Look at Article 121, for example. You might remember from law school that there isn’t anything trickier or more complex in criminal law than larceny. It’s hard to define, hard to plead, and hard to prove. But the 140 words that make up Article 121 do just fine. You can read the article, understand it, and explain it. Or look at the scant 104 words that comprise Article 128 assault. It’s easy to understand. If you’re a practitioner, it draws on things you already know. Those 104 words get a lot done. So if 104 words are good, the 2,835 words of Article 120 should be great, right? I think we’ve all arrived at the same answer. Maybe part of what’s wrong with Article 120 is that it is completely untethered from the principle promoted by Article 137, and thus also from the “general usage of the military service.” It attempts to be self-sufficient. But in its quest to become comprehensive, it became incomprehensible. Service members don’t get a meaningful Article 137-chance to understand the rules and conform their conduct. Even though the statute bursts with defined terms and should, in theory, give clearer notice of proscribed conduct, it gives much less notice.

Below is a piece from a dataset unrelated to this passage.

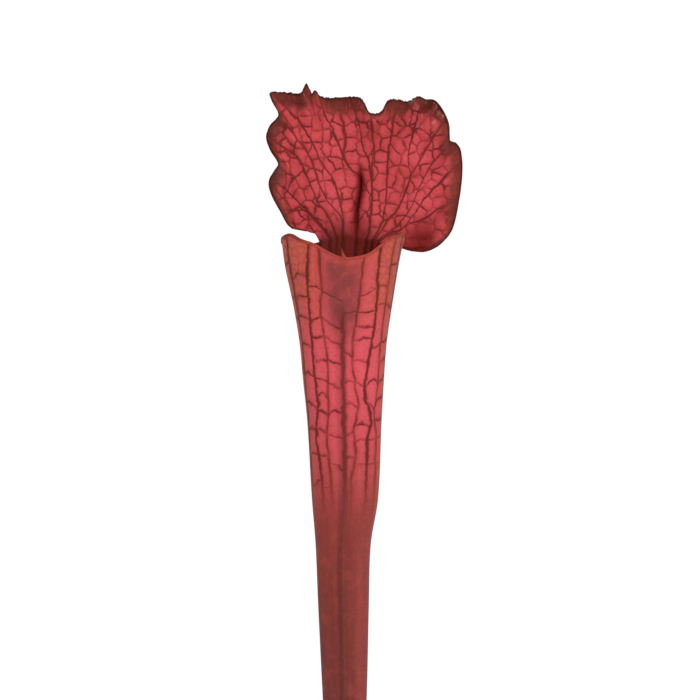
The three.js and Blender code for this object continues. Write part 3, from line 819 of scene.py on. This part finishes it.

Even lawyers think it’s gobbledygook.
The thesis, then, of this stream of consciousness (if there is one) is that the Fosler problem—or at least Judge Baker’s problem with Fosler—is related in some fundamental way to the Article 120 problem. Both the majority in Fosler and the drafters of Article 120 could be accused of having a certain blind spot for the “customary military law.” Both uprooted a settled practice in reliance on a statute; one an old statute interpreted a new way, and the other a brand new statute that feels as out of place in our code as Jane Fonda in the Whidbey O Club.
I know Congress is having another crack at Article 120. I hope they have Article 137 in mind when they draft the new new Article 120. If an E-7 can’t read it and then explain it to an E-1, it shouldn’t be in the code. It’s a special kind of system that doesn’t just presume knowledge of the law on the part of a potential accused. It’s a separate system that operates in a separate society. I hope Congress remembers that this year.